Artist Project Will Replenish Books From Library Destroyed in the Iraq War
The project has quadrupled its Kickstarter target.
Artist and Tisch professor Wafaa Bilal is attempting to refill a Baghdad library as part of an exhibition taking place in at the Art Gallery of Windsor, in Ontario.
“Wafaa Bilal: 168:01” seeks to address what Bilal refers to as the “cyclical history of violence against cultural institutions, and libraries in particular, during times of war and conflict.”
Each time one of these institutions is destroyed in war the books housed within it are also destroyed. When the College of Fine Arts in Baghdad was burnt down during the Iraq war, 70,000 books were lost and Bilal’s exhibition is seeking to redress that.
Bilal will install a 72-ft bookshelf at the Art Gallery of Windsor with white books filled with blank pages. People can participate in the work by donating $25 through Kickstarter, which will be used to buy a book lost in the fire. The donor will receive one of the blank volumes in return, and a new copy will then replace the blank volume on the shelves of the gallery. All books will be sent to Baghdad at the end of the project.
The installation is accompanied by Iraqi-born Bilal’s project The Ashes Series for which he reconstructed bomb sites in Iraq in the form of a diorama and photographed them.

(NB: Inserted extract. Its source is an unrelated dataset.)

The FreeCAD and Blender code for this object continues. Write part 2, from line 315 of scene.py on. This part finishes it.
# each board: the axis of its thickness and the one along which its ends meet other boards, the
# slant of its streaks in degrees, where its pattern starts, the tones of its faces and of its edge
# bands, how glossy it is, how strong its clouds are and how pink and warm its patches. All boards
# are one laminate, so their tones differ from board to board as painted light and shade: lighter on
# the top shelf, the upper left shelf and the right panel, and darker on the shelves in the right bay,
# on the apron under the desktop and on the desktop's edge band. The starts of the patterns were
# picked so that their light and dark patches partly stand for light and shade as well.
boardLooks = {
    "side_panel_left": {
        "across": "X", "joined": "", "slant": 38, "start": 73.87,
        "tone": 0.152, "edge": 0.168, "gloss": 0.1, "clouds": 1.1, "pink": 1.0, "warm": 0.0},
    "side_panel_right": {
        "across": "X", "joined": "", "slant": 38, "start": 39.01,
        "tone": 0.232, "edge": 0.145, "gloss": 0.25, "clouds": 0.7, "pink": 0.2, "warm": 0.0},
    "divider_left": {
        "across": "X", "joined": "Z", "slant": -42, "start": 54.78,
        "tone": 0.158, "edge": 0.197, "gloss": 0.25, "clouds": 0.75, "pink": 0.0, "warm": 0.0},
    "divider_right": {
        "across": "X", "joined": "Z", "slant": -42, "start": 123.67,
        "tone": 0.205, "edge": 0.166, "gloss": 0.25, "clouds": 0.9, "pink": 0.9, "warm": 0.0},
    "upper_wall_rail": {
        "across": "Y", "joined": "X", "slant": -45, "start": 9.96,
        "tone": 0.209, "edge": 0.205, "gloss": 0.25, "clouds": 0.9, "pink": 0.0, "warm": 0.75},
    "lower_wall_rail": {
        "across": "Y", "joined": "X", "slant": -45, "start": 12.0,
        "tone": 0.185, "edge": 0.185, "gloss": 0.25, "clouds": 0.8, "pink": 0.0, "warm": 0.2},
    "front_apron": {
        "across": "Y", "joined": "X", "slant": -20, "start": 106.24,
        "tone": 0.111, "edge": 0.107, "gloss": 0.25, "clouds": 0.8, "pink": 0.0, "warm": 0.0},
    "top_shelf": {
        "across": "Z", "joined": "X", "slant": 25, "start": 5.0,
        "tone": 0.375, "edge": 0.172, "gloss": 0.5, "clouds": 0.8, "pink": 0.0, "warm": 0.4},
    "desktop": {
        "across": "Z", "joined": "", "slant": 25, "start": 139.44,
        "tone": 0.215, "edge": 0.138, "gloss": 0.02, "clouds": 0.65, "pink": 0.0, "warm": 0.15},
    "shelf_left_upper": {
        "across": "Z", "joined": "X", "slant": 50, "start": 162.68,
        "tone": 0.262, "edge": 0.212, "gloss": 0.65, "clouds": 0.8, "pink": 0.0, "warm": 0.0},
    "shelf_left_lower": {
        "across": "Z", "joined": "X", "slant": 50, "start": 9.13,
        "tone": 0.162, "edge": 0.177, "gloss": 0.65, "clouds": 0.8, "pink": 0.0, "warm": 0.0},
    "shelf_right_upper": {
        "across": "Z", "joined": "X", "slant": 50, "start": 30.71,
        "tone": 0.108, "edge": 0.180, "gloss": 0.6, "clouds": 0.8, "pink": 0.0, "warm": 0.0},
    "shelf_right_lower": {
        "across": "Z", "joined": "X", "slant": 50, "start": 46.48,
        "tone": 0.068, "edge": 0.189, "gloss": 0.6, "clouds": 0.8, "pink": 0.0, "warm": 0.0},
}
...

“Reconstructing the destructed spaces is a way to exist in them, to share them with an audience, and to provide a layer of distance, as the original photographs are too violent and run the risk of alienating the viewer,” writes Bilal in his artists’ statement. ”It represents an attempt to make sense of the destruction and to preserve the moment of serenity after the dust has settled, to give the ephemeral moment extended life in a mix of beauty and violence.”
The initial target for the Kickstarter was $9,000, but the public response to the project has been so strong that they have well exceeded their target and the total donations sits at about $45,500 at the time of writing.
The title of the exhibition in Ontario is taken from the tale of the destruction of the library Bayt al-Hikma, or the House of Wisdom, in Baghdad in 1258.
“Legend has it that they dumped its entire contents into the Tigris River to create a bridge to cross over, and that the pages bled for seven days—168 hours,” Bilal said. “The extra 1 is that second when I imagine the books turned white and drained of knowledge.”
“Wafaa Bilal: 168:01” is on view at the Art Gallery of Windsor, Ontario from January 29 – April 10, 2016.